Source data:
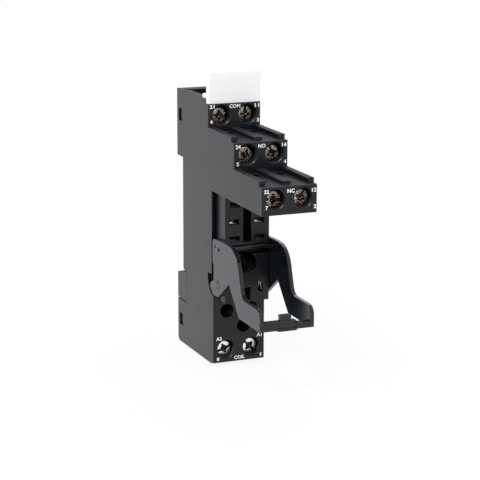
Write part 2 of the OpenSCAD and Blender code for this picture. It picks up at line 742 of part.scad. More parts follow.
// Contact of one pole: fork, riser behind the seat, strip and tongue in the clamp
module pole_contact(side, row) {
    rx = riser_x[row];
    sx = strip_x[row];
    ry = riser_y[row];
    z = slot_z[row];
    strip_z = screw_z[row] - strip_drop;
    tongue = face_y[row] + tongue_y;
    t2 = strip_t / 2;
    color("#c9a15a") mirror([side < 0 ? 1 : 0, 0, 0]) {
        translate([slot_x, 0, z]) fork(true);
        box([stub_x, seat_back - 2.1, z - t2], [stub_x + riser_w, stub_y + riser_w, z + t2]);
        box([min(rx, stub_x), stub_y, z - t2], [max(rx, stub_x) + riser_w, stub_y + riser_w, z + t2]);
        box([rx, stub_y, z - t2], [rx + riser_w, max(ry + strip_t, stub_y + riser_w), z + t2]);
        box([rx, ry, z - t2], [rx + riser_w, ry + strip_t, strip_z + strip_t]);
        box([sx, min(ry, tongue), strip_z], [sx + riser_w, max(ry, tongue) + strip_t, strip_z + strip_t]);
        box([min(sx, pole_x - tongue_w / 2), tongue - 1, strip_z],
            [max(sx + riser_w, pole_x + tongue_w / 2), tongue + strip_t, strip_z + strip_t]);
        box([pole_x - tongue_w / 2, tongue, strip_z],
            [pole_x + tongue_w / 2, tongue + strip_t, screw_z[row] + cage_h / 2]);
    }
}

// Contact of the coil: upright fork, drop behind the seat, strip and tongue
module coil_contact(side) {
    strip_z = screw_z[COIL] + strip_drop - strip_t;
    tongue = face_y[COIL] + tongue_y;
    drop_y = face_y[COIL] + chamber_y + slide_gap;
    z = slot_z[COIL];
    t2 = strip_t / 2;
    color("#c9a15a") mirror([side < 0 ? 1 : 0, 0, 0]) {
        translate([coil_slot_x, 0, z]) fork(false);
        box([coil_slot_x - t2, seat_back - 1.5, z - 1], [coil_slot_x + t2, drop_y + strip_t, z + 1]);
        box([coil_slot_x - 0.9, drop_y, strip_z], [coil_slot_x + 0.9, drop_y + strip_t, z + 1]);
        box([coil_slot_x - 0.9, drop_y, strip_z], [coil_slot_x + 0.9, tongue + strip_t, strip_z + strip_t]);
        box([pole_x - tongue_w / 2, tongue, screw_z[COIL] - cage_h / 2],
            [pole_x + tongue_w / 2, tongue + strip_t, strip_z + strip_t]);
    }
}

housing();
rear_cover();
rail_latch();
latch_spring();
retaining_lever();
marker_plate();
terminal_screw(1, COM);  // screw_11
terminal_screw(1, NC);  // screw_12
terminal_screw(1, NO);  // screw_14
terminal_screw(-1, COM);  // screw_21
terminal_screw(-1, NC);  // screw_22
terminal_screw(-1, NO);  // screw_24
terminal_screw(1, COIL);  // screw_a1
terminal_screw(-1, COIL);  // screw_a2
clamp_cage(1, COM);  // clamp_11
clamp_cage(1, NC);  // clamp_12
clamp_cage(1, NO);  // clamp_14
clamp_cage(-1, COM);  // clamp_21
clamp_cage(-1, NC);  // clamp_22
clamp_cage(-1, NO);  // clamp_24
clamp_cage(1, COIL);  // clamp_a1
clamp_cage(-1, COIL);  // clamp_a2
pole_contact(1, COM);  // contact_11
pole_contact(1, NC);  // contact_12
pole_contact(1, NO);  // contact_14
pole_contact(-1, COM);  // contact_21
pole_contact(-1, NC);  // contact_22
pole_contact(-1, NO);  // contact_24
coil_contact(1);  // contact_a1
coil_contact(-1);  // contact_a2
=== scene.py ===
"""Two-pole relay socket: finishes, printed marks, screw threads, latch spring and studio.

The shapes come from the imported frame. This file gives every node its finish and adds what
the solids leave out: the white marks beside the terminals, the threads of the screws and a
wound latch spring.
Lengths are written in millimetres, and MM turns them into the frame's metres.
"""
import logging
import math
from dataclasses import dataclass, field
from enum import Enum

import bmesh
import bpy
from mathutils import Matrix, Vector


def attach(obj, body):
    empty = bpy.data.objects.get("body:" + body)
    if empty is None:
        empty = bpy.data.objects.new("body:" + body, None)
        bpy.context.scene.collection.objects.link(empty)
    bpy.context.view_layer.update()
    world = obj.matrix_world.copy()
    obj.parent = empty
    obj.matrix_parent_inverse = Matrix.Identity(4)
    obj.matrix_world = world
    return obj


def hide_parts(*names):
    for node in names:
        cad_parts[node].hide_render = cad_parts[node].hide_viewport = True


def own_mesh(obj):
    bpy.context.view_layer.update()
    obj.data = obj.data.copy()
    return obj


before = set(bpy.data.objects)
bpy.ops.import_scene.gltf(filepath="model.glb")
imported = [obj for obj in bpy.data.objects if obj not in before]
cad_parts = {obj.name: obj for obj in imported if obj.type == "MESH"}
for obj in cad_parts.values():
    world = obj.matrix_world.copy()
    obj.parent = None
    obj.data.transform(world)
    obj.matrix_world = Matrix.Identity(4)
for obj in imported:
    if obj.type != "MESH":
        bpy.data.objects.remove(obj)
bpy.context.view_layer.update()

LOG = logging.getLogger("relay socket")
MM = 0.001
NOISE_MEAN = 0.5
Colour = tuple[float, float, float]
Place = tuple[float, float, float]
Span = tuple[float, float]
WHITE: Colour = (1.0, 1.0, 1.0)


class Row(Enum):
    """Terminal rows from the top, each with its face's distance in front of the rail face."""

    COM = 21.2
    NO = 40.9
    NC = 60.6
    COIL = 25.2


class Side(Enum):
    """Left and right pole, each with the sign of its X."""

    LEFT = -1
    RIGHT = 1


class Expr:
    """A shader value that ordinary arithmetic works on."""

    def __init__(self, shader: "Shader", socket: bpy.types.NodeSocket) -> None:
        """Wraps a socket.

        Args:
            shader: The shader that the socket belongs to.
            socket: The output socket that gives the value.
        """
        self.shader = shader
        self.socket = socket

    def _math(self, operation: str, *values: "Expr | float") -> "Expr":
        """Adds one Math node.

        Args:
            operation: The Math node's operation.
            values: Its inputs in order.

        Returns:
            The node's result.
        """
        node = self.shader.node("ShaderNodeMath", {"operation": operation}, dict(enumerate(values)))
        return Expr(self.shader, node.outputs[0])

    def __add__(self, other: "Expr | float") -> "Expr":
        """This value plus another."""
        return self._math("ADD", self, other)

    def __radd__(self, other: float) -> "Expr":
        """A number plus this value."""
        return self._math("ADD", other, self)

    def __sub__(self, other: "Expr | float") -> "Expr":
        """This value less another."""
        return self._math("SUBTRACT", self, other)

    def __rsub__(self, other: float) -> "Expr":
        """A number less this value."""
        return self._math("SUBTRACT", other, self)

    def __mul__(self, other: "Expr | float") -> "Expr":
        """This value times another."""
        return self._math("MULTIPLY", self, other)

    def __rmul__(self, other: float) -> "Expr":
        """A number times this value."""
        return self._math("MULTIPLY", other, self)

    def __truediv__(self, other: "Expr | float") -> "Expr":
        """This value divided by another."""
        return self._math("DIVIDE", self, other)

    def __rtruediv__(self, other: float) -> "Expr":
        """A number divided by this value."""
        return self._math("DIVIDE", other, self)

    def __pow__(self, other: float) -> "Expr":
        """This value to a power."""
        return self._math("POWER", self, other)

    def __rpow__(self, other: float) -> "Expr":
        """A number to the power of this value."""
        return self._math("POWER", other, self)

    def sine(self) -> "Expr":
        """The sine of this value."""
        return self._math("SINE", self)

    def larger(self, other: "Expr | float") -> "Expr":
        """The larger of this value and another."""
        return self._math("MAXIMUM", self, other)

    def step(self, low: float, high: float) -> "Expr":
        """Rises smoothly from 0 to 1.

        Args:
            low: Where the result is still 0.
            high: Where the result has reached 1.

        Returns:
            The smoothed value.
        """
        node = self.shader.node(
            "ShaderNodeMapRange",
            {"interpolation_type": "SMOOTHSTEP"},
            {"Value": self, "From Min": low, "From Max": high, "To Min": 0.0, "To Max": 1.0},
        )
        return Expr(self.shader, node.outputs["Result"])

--

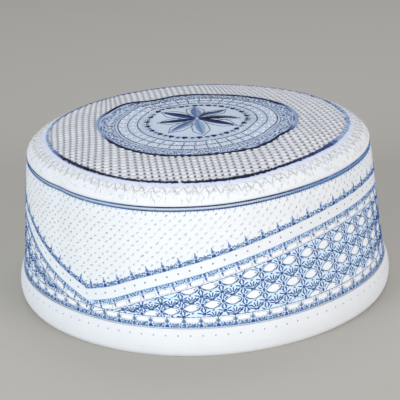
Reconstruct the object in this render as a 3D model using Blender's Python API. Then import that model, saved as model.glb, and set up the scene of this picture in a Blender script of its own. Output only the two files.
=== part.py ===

Direction:
Scan the entries above for the word "picture" and collect each line holding it.

Result of the task:
Write part 2 of the OpenSCAD and Blender code for this picture. It picks up at line 742 of part.scad. More parts follow.
Reconstruct the object in this render as a 3D model using Blender's Python API. Then import that model, saved as model.glb, and set up the scene of this picture in a Blender script of its own. Output only the two files.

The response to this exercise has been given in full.